Uyum, Rekabet Gücüdür

Yasal gerekliliklere sistemli biçimde uyum sağlamak, yalnızca bir yükümlülüğü yerine getirmek değil; aynı zamanda pazarda kalıcılık, itibarlı ortaklıklar ve sürdürülebilirlik anlamına gelir. ISO 22301 bu geçişi belgeli ve sürdürülebilir hale getirir.

Tedarik Zincirinde Güvenilirlik Sağlama

Günümüzde işletmeler sadece kendi operasyonlarının değil, tedarik zincirlerinin de sürekliliğinden sorumludur. Küresel tedarik ağları karmaşıklaştıkça, tek bir halkanın kopması bile zincirleme krizlere yol açabilmektedir. ISO 22301, iş sürekliliği yönetimini yalnızca iç kaynaklarla sınırlamaz; tedarikçi risklerini de sistematik olarak analiz etmeyi zorunlu kılar.

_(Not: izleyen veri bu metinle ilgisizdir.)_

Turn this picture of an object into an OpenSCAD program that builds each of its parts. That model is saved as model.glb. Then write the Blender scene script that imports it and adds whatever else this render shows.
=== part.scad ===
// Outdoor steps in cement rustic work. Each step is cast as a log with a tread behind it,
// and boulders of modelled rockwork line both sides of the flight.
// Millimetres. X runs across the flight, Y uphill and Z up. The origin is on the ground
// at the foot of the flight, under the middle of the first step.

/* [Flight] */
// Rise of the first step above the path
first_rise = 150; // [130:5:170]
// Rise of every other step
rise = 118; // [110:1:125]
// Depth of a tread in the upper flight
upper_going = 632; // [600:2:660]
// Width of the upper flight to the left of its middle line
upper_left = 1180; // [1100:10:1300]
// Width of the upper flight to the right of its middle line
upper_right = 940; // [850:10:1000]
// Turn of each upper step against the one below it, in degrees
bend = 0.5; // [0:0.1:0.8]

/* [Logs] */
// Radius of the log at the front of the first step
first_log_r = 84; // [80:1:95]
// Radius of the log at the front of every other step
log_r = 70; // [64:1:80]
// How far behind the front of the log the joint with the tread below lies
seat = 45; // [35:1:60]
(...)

Standardın önerdiği risk değerlendirme süreciyle birlikte, kritik tedarikçilerin değerlendirilmesi, olası aksama senaryolarının tanımlanması ve alternatif planların oluşturulması mümkün hale gelir. Böylece üretim, hizmet sunumu ya da dağıtım zincirinde herhangi bir aksama yaşansa bile sistemin çökmesi engellenir.

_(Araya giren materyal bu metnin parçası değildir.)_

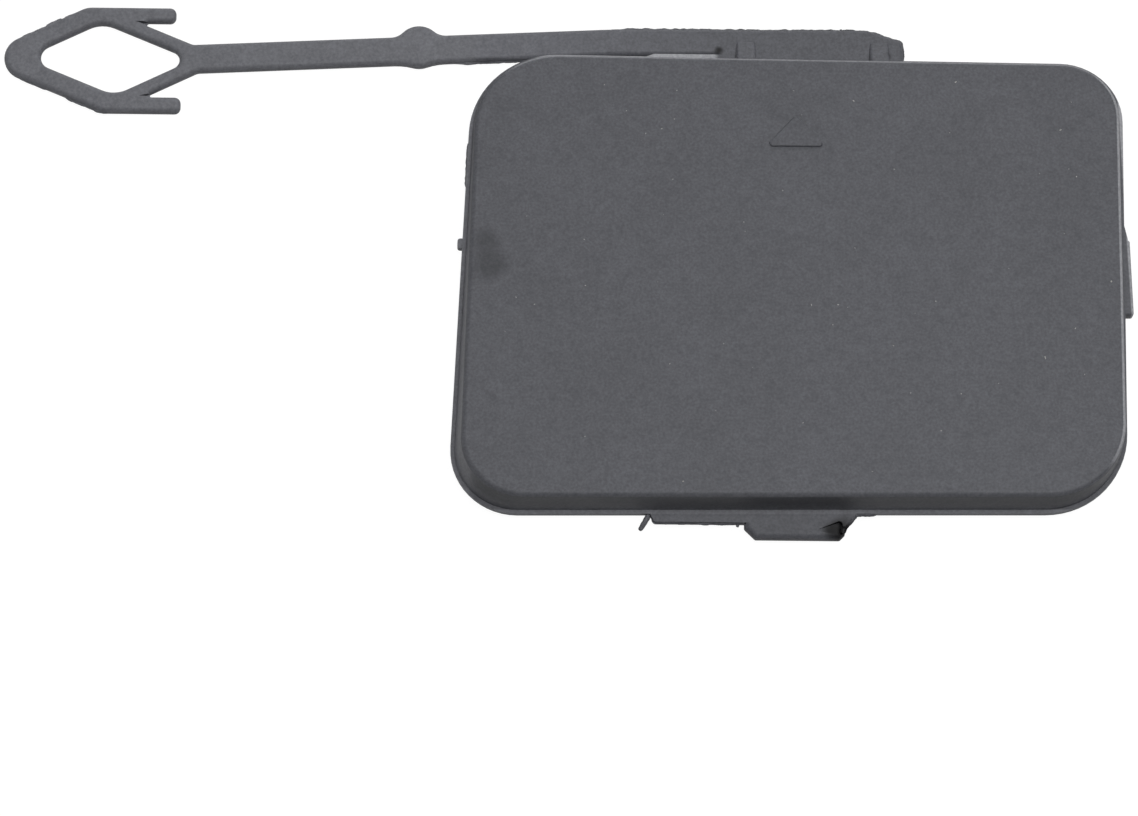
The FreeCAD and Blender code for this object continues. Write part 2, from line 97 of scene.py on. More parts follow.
# Shares of a tooth: one step of the swept fin, and the pitch of a tooth against that of a swell
FLASH_STEP = 0.2
FLASH_SWELL = 0.22
# How much thinner the flash grows from its foot to its rim
FLASH_THINNING = 0.75

# Torn nibs: foot, lean towards the tip, width at the foot
NIBS = (
    ((-16.15, -27.2, 1.5), (-1.1, -1.95, 0.05), 0.8),
    ((-15.3, -27.9, 1.55), (0.05, -0.45, 0.0), 0.6),
    ((-6.35, -28.1, 1.5), (-0.15, -0.5, 0.0), 0.45),
    ((37.35, 5.6, 1.5), (0.2, 0.45, 0.0), 0.5),
    ((37.55, -2.3, 1.3), (0.5, 0.0, 0.0), 0.7),
    ((5.9, 30.85, 0.75), (0.1, 0.55, 0.05), 0.5),
    ((6.5, 30.85, 0.75), (-0.05, 0.45, 0.0), 0.4),
    ((-13.8, 30.7, 0.75), (0.0, 0.45, 0.0), 0.4),
    ((-17.1, 30.6, 0.75), (-0.1, 0.4, 0.0), 0.4),
    ((-8.0, 28.2, 0.8), (-0.9, -0.35, 0.1), 0.6),
    ((-84.4, 30.1, 0.7), (-0.35, 0.6, 0.0), 0.7),
)

# Specks of lint that stand out on the face: place, lean and width
LINT_FLECKS = (
    ((30.4, 18.2), (0.22, 0.1), 0.2),
    ((27.6, -9.5), (0.12, -0.42), 0.16),
    ((35.4, -0.5), (0.05, 0.2), 0.24),
    ((7.0, 21.7), (0.2, -0.12), 0.13),
    ((18.7, 24.1), (0.18, 0.12), 0.13),
    ((1.8, -3.5), (0.08, -0.7), 0.07),
    ((4.7, -3.6), (0.2, 0.05), 0.14),
    ((10.9, -8.5), (-0.15, 0.15), 0.12),
    ((-12.7, -24.8), (0.2, 0.08), 0.14),
    ((31.1, -6.2), (0.1, 0.16), 0.13),
)
# Fine specks keep this far from the cap's sides and from its ends, in millimetres
LINT_MARGINS = (3.5, 3.0)
# Least and most stretch of a fine speck along its three sides
SPECK_LEAST, SPECK_MOST = (0.7, 0.5, 0.4), (2.2, 1.1, 0.5)

# Shards are rough cones: waver of their skin in millimetres, and radius of the tip as a share of
# the width at the foot
NIB_WAVER, NIB_TIP = 0.25, 0.38
FLECK_WAVER, FLECK_TIP = 0.08, 0.3
GATE_WAVER, GATE_TIP = 0.15, 0.36
# Width of one wave of a shard's skin, in millimetres
SHARD_WAVE = 0.4
# The gate's stub starts this deep in the wall and is this long, in millimetres
GATE_SUNK, GATE_LENGTH = 0.3, 1.1
GATE_SEED = 3.0
# No ejector pin stands nearer to the cap's middle line than this, in millimetres
PIN_CLEARANCE = 1.0

# Bands that tell the plastic's tones apart: name, the measure read, how the band grows, where it
# starts and where it is full in millimetres, and how strong it is there
BANDS = (
    ("above_cap", "y", "SMOOTHSTEP", CAP_HALF_HEIGHT - 0.1, CAP_HALF_HEIGHT + 0.1, 1.0),
    ("beside_cap", "x", "SMOOTHSTEP", STRAP_LEAVES_CAP, STRAP_LEAVES_CAP - 0.4, 1.0),
    ("towards_anchor", "x", "SMOOTHSTEP", 6.0, -60.0, 1.0),
    ("under_rim", "drop", "SMOOTHSTEP", 0.35, 0.6, 1.0),
    ("over_lip", "z", "LINEAR", LIP_TOP + 0.5, LIP_TOP + 2.0, 1.0),
    ("front_side", "y", "SMOOTHSTEP", 5.0 - CAP_HALF_HEIGHT, 1.6 - CAP_HALF_HEIGHT, 1.0),
    ("strip_outside", "across", "SMOOTHSTEP", -0.15 - CAP_HALF_HEIGHT, 0.05 - CAP_HALF_HEIGHT, 1.0),
    ("strip_inside", "across", "SMOOTHSTEP", 0.6 - CAP_HALF_HEIGHT, 0.4 - CAP_HALF_HEIGHT, 1.0),
    ("left_side", "x", "SMOOTHSTEP", 2.2 - CAP_HALF_WIDTH, 0.8 - CAP_HALF_WIDTH, 1.0),
    ("rim_starts", "drop", "SMOOTHSTEP", 0.02, 0.07, 1.0),
    ("rim_ends", "drop", "SMOOTHSTEP", 0.42, 0.22, 1.0),
    ("right_side", "x", "SMOOTHSTEP", CAP_HALF_WIDTH - 4.0, CAP_HALF_WIDTH - 1.2, 1.0),
    ("top_side", "y", "SMOOTHSTEP", CAP_HALF_HEIGHT - 3.0, CAP_HALF_HEIGHT - 1.0, 0.55),
    ("clip_edge", "leaning", "SMOOTHSTEP", CAP_HALF_WIDTH + 0.45, CAP_HALF_WIDTH + 0.65, 1.0),
    ("ledge_top", "z", "LINEAR", LIP_TOP - 0.15, LIP_TOP - 0.05, 1.0),
    ("ledge_left", "x", "LINEAR", FLANGE_LEFT, FLANGE_LEFT - 0.5, 1.0),
    ("ledge_back", "y", "LINEAR", CAP_HALF_HEIGHT - 0.3, CAP_HALF_HEIGHT, 1.0),
)

# Areas made of those bands: name, how its parts join, and the parts
AREAS = (
    ("strap", "MAXIMUM", ("above_cap", "beside_cap")),
    # The strap's painted sheen, strongest towards the anchor
    ("strap_painted_sheen", "MULTIPLY", ("strap", "towards_anchor")),
    # Painted shade on the front wall, full at its top and fading towards the lip
    ("front_wall_shade", "MULTIPLY", ("front_side", "under_rim", "over_lip")),
    ("lip_strip", "MULTIPLY", ("strip_outside", "strip_inside")),
    ("left_wall", "MULTIPLY", ("left_side", "under_rim")),
    # Painted light on the lip strip and the left wall
    ("painted_lit_edges", "MAXIMUM", ("lip_strip", "left_wall")),
    # Painted highlights on the rim's top and right sides, the clip's outer edge and the slot ledge
    ("highlit_sides", "MAXIMUM", ("right_side", "top_side")),
    ("rim_highlight", "MULTIPLY", ("highlit_sides", "rim_starts", "rim_ends")),
    ("slot_ledge", "MULTIPLY", ("ledge_back", "ledge_top", "ledge_left")),
    ("painted_highlights", "MAXIMUM", ("clip_edge", "rim_highlight", "slot_ledge")),
)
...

ISO 22301’in sunduğu bu yapı, yalnızca krizleri yönetmeyi değil; aynı zamanda tedarikçi seçiminde stratejik kararlar almayı da kolaylaştırır. Süreklilik kriterlerini karşılayan tedarikçilerle uzun vadeli güvene dayalı ilişkiler kurmak mümkün olur. Bu güven zinciri, marka imajına da olumlu yansır.

Uyarı: Tedarik zincirinde yaşanacak bir aksama, kurumun itibarı ve finansal yapısı üzerinde beklenenden çok daha büyük zararlara yol açabilir. Süreklilik planlarında dış bağımlılıklar mutlaka analiz edilmelidir.

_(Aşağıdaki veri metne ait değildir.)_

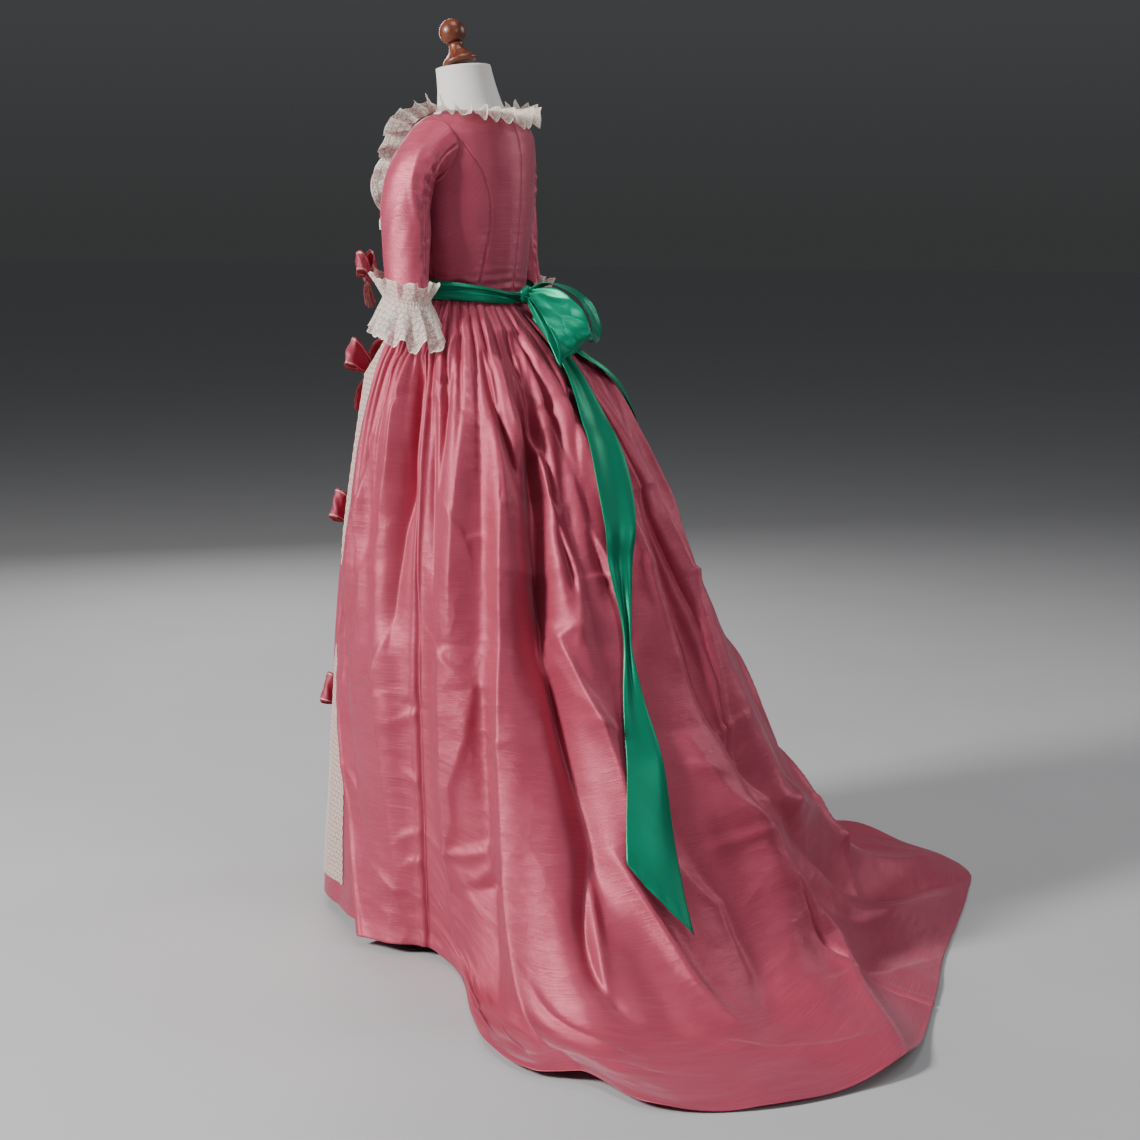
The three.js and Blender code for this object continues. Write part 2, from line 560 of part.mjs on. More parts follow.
// ---- Bows ---------------------------------------------------------------------------------------
// A ribbon along a path: half widths at the path's points, across a direction of the bow.
function ribbon(path, halfWidths, across, spans, thickness) {
  const curve = new THREE.CatmullRomCurve3(path);
  const widths = table(['at', 'half'], halfWidths.map((half, i) => [i / (halfWidths.length - 1), half]));
  const sample = (u, v) => {
    const t = clamp(u, 0, 1);
    return curve.getPoint(t).addScaledVector(across, read(widths, 'at', t, 'half') * v);
  };
  return wall('ribbon', sample, even(0, 1, spans), [-1, 1], thickness, taffeta);
}

function smallBow(name, width, place, azimuth, tilt) {
  const parts = [new THREE.Mesh(new THREE.SphereGeometry(1, 8, 5), taffeta)];
  parts[0].scale.set(width * 0.13, width * 0.15, width * 0.11);
  parts[0].position.set(0, 0, width * 0.1);
  for (const side of [-1, 1]) {
    const loop = [
      vec(0, 0, width * 0.12),
      vec(side * width * 0.26, width * 0.14, width * 0.24),
      vec(side * width * 0.46, width * 0.27, width * 0.17),
      vec(side * width * 0.43, width * 0.25, width * 0.06),
      vec(side * width * 0.2, width * 0.1, width * 0.03),
      vec(0, 0, width * 0.07),
    ];
    const loopWidths = [0.06, 0.17, 0.2, 0.19, 0.14, 0.06].map((half) => half * width);
    const across = vec(-side * 0.45, 1, 0.1).normalize();
    parts.push(ribbon(loop, loopWidths, across, 6, CLOTH));
    const tail = [
      vec(side * width * 0.02, -width * 0.02, width * 0.08),
      vec(side * width * 0.13, -width * 0.28, width * 0.12),
      vec(side * width * 0.22, -width * 0.58, width * 0.06),
    ];
    const tailWidths = [0.05, 0.11, 0.15].map((half) => half * width);
    parts.push(ribbon(tail, tailWidths, vec(1, side * 0.35, 0).normalize(), 2, CLOTH));
  }
  const frame = new THREE.Group();
  frame.add(...parts);
  frame.position.copy(place);
  frame.rotation.set(rad(90 - tilt), 0, rad(azimuth), 'ZXY');
  frame.updateMatrixWorld(true);
  return joined(name, parts, taffeta);
}

function bows() {
  const onSkirt = table(['name', 'fall', 'width'], [
    ['bow_skirt_upper', 0.13, 138], ['bow_skirt_middle', 0.385, 144], ['bow_skirt_lower', 0.68, 150],
  ]).map(({ name, fall, width }) => smallBow(name, width, petticoatPoint(0, fall, 6), 0, 6));
  const neck = smallBow('bow_neck', 84, bodicePoint(0, 1258, 5), 0, -6);
  const cuffs = [[1, 'left'], [-1, 'right']].map(([side, label]) => {
    const place = sleevePoint(-2, 0.87, side, 32);
    return smallBow(`bow_cuff_${label}`, 96, place, side * 22, 0);
  });
  return [...onSkirt, neck, ...cuffs];
}

// ---- The sash -----------------------------------------------------------------------------------
const sashSections = table(['azimuth', 'top', 'foot'], [
  [0, 1206, 1170], [60, 1208, 1172], [100, 1208, 1173], [140, 1198, 1167], [165, 1188, 1164],
  [180, 1185, 1165], [195, 1188, 1164], [220, 1198, 1167], [260, 1208, 1173], [300, 1208, 1172],
  [360, 1206, 1170],
]);

function sashBand() {
  const sample = (azimuth, v) => {
    const around = ((azimuth % 360) + 360) % 360;
    const edge = (name) => read(sashSections, 'azimuth', around, name);
    const z = mix(edge('foot'), edge('top'), v);
    const roll = 1.2 * Math.sin(v * Math.PI * 3);
    return bodicePoint(azimuth, z, SASH_OUT + roll);
  };
  return wall('sash_band', sample, even(0, 350, 35), even(0, 1, 2), CLOTH, satin, { wrapped: true });
}

const knotPlace = vec(0, 130, 1180);

function sashBow() {
  const knot = new THREE.Mesh(new THREE.SphereGeometry(1, 12, 8), satin);
  knot.scale.set(18, 9, 16);
  knot.position.copy(knotPlace);
  const nearLoop = [
    vec(2, 130, 1182), vec(15, 170, 1180), vec(30, 214, 1158), vec(42, 250, 1124), vec(46, 264, 1088),
    vec(36, 254, 1080), vec(24, 222, 1110), vec(12, 176, 1144), vec(2, 136, 1174),
  ];
  const farLoop = [
    vec(-2, 130, 1183), vec(-16, 166, 1202), vec(-34, 214, 1184), vec(-46, 240, 1150), vec(-52, 248, 1110),
    vec(-44, 232, 1094), vec(-30, 202, 1118), vec(-12, 166, 1150), vec(-2, 136, 1174),
  ];
  const widths = [8, 22, 34, 40, 41, 39, 34, 22, 8];
  const near = ribbon(nearLoop, widths, vec(0.74, -0.3, -0.6).normalize(), 14, CLOTH);
  const far = ribbon(farLoop, widths.map((w) => w * 0.8), vec(0.95, 0.2, 0.12).normalize(), 14, CLOTH);
  return joined('sash_bow', [knot, near, far], satin);
}

// A tail of the sash lies on the skirt: its middle's place across the skirt, and its half width.
const leftTail = table(['fall', 'across', 'half'], [
  [0.035, 0.488, 5], [0.1, 0.485, 16], [0.17, 0.477, 27], [0.24, 0.468, 34], [0.31, 0.459, 35],
  [0.39, 0.45, 25], [0.49, 0.444, 8], [0.55, 0.441, 17], [0.62, 0.438, 33], [0.7, 0.433, 48],
  [0.72, 0.432, 49],
]);
const rightTail = table(['fall', 'across', 'half'], [
  [0.035, 0.512, 5], [0.1, 0.542, 18], [0.18, 0.602, 26], [0.28, 0.638, 26], [0.4, 0.66, 30],
  [0.5, 0.668, 38], [0.58, 0.67, 44],
]);

function tailPoint(rows, u, fall) {
  const middle = read(rows, 'fall', fall, 'across');
  const half = read(rows, 'fall', fall, 'half');
  const step = 0.01;
  const wide = skirtFall(middle + step, fall).distanceTo(skirtFall(middle - step, fall)) / (2 * step);
  const reach = half / wide;
  let clear = 0;
  for (const near of [-1.4, -1, -0.6, -0.2, 0.2, 0.6, 1, 1.4]) {
    clear = Math.max(clear, skirtRelief(middle + near * Math.max(reach, 0.008), fall));
  }
  const point = skirtFall(middle + reach * u, fall);
  const sideways = skirtFall(middle + step, fall).sub(skirtFall(middle - step, fall));
  const downward = skirtFall(middle, fall + step).sub(skirtFall(middle, fall - step));
  const normal = sideways.cross(downward).normalize().negate();
  return point.addScaledVector(normal, clear + CLOTH + 10);
}

function sashTail(name, rows) {
  const first = rows[0].fall;
  const last = rows[rows.length - 1].fall;
  const slant = 0.028; // the tail's end is cut on a slant
  const sample = (u, v) => tailPoint(rows, u, mix(first, last + slant * u * v ** 4, v));
  const rowsDown = [first, ...falls.filter((fall) => fall > first + 0.02 && fall < last - 0.03), last]
    .map((fall) => (fall - first) / (last - first));
  return wall(name, sample, even(-1, 1, 3), rowsDown, CLOTH, satin, { flip: -1 });
}

// ---- The dress form and its stand ---------------------------------------------------------------
const formHips = table(['z', 'half', 'front', 'back'], [
  [FORM_FOOT, 138, 96, 110], [1000, 150, 102, 120], [1040, 150, 102, 118], [1090, 138, 100, 106],
  [1130, 122, 98, 96], [1160, 116, 98, 90],
]);
// The neck leans forward: centre, half width and depth of its sections.
const neckSections = table(['z', 'y', 'half', 'depth'], [
  [1530, 4, 62, 58], [1548, 0, 57, 55], [1570, -5, 53, 52], [1593, -10, 51, 50],
]);
const NECK_LEAN = 6; // degrees
const FINIAL_LEAN = 18;

function ellipse(cx, cy, z, half, front, back, sides = 20) {
  return Array.from({ length: sides }, (_, i) => {
    const a = (i / sides) * 2 * Math.PI;
    const depth = Math.cos(a) > 0 ? front : back;
    return vec(cx + half * Math.sin(a), cy - depth * Math.cos(a), z);
  });
}

function dressForm() {
  const hips = formHips.map(({ z, half, front, back }) => ellipse(0, 0, z, half, front, back));
  const chest = [1190, 1230, 1290, 1350, 1400, 1440, 1465, 1482, 1496, 1508, 1519].map((z) => {
    const part = (name) => read(bodiceSections, 'z', z, name) - FORM_INSET;
    return ellipse(0, 0, z - FORM_DROP, part('half'), part('front'), part('back'));
  });
  const neck = neckSections.map(({ z, y, half, depth }) => {
    const ring = ellipse(0, y, z, half, depth, depth);
    const tip = Math.tan(rad(NECK_LEAN)) * clamp((z - 1530) / 50, 0, 1);
    ring.forEach((point) => { point.z += (point.y - y) * tip; });
    return ring;
  });
  return loft('form_body', [...hips, ...chest, ...neck], cover);
}

function turned(name, profile, sides, material) {
  const points = profile.map(([radius, z]) => new THREE.Vector2(radius, z));
  const geometry = new THREE.LatheGeometry(points, sides);
  geometry.rotateX(rad(90));
  deleteLooseAttributes(geometry);
  const mesh = new THREE.Mesh(mergeVertices(geometry, 1e-3), material);
  mesh.name = name;
  return mesh;
}

function deleteLooseAttributes(geometry) {
  geometry.deleteAttribute('normal');
  geometry.deleteAttribute('uv');
}

function finial() {
  const ball = even(-56, 90, 6).map((a) => [24.5 * Math.cos(rad(a)), 60 + 24.5 * Math.sin(rad(a))]);
  ball[ball.length - 1][0] = 0;
  const profile = [[0, 0], [31, 0], [33, 4], [31, 9], [24, 15], [16, 24], [13, 33], ...ball];
  const mesh = turned('form_finial', profile, 15, wood);
  mesh.position.set(0, -15, 1600);
  mesh.rotation.x = rad(FINIAL_LEAN);
  return mesh;
}

function stand() {
  const base = turned('stand_base', [
    [0, 0], [BASE_RADIUS, 0], [BASE_RADIUS, 8], [BASE_RADIUS - 6, 14], [60, BASE_HEIGHT], [34, 30], [26, 60],
    [0, 60],
  ], 24, wood);
  const pole = turned('stand_pole', [
    [0, 60 + SEAM], [POLE_RADIUS, 60 + SEAM], [POLE_RADIUS, FORM_FOOT - SEAM], [0, FORM_FOOT - SEAM],
  ], 14, wood);
  return [base, pole];
}

// ---- The whole ----------------------------------------------------------------------------------
const gown = new THREE.Group();
for (const [side, label] of [[1, 'left'], [-1, 'right']]) {
  gown.add(...bodicePieces(side, label), sleeve(side, label));
  gown.add(...cuffFrills(side, label), laceStrip(side, label));
}
gown.add(
  skirtPanel('skirt_front_left', 0, SIDE_PLEAT),
  skirtPanel('skirt_back_left', SIDE_PLEAT, PLEATS / 2),
  skirtPanel('skirt_back_right', PLEATS / 2, PLEATS - SIDE_PLEAT),
  skirtPanel('skirt_front_right', PLEATS - SIDE_PLEAT, PLEATS),
  petticoat(),
  neckFrill(),
  ...bows(),
  sashBand(),
  sashBow(),
  sashTail('sash_tail_left', leftTail),
  sashTail('sash_tail_right', rightTail),
  dressForm(),
  finial(),
  ...stand(),
);

export default gown;
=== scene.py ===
"""An English gown of rose taffeta with a train, on a dress form and turned stand.

The cloth is worked out from the same tables as the CAD model, in millimetres, with finer nets, creases,
seams and stitches. Azimuths go round the pole in degrees: 0 front, 90 the wearer's left, 180 back.
"""
import math

import bpy
import numpy as np
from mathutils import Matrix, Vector


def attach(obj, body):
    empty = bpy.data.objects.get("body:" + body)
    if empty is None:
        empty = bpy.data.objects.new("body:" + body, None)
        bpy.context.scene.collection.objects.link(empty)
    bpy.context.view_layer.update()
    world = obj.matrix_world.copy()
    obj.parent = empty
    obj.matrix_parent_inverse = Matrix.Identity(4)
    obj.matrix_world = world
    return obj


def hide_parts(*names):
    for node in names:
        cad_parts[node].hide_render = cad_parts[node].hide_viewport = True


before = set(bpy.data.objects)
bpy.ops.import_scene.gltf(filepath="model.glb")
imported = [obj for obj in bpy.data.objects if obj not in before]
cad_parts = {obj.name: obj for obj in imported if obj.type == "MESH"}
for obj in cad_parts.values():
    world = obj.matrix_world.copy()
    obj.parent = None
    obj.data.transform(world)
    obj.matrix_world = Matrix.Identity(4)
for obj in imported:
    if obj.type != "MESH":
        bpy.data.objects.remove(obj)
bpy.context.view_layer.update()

MM = 0.001
BODY = "root"

# ---- Driving dimensions, in millimetres ---------------------------------------------------------
WAIST = 1166
WAIST_RISE = 10
BODICE_FOOT = 1158
SIDE_EDGE = 92
BACK_TOP = 1511
FRONT_TOP = 1503
HEM_GAP = 20
PLEATS = 40
SIDE_PLEAT = 10  # pleats from the robe's front edge to its side seam
NECK_WAVES = 27
NECK_FRILL = 40
NECK_START = 11
CUFF_WAVES = 11
SASH_OUT = 14.5
FORM_INSET = 7
FORM_DROP = 6
FORM_FOOT = 965
POLE_RADIUS = 15
BASE_RADIUS = 165
BASE_HEIGHT = 22
NECK_LEAN = 6
FINIAL_LEAN = 18
ELBOW_TILT = 8


def table(names, rows):
    return dict(zip(names.split(), np.array(rows, float).T))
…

Finansal Kayıpların Önlenmesinde Rolü

Kriz anlarında yaşanan hizmet kesintileri, üretim duruşları, itibar kayıpları veya sözleşme ihlalleri kuruluşlar için ciddi finansal zararlara neden olabilir. Bu tür kayıplar yalnızca doğrudan gelir düşüşüyle sınırlı kalmaz; aynı zamanda uzun vadede müşteri kaybı, yeniden yapılanma maliyetleri ve hukuki süreçler gibi ek yükler doğurur. ISO 22301, bu finansal kayıpların önlenmesine yönelik proaktif bir çerçeve sunar.

Standart kapsamında yapılan iş etki analizi (BIA), organizasyonun hangi süreçlerinde kesinti yaşanması durumunda ne tür maddi zararlar oluşabileceğini öngörmeye yardımcı olur. Bu analizler sonucunda öncelikli süreçlere daha fazla kaynak ayrılarak zarar minimize edilir. Böylece kaynaklar boşa harcanmaz ve kriz yönetimi maliyetleri düşer.

ISO 22301, aynı zamanda sigorta şirketleri ve yatırımcılar için de bir güven unsurudur. Risklerin kontrol altında olduğunu gösteren sistemler, daha düşük primler, daha yüksek kredi notları ve daha güçlü yatırımcı ilgisiyle sonuçlanabilir. Bu da finansal güvencenin sadece kayıpları önleme değil, kurumsal değer yaratma açısından da stratejik hale geldiğini gösterir.

Ekonomik Güvencenin Temeli

Finansal kayıpların azaltılması, kriz yönetiminin en somut başarı kriterlerinden biridir. ISO 22301 ile bu başarıyı belgeye dayalı ve sürdürülebilir biçimde sağlamak mümkündür.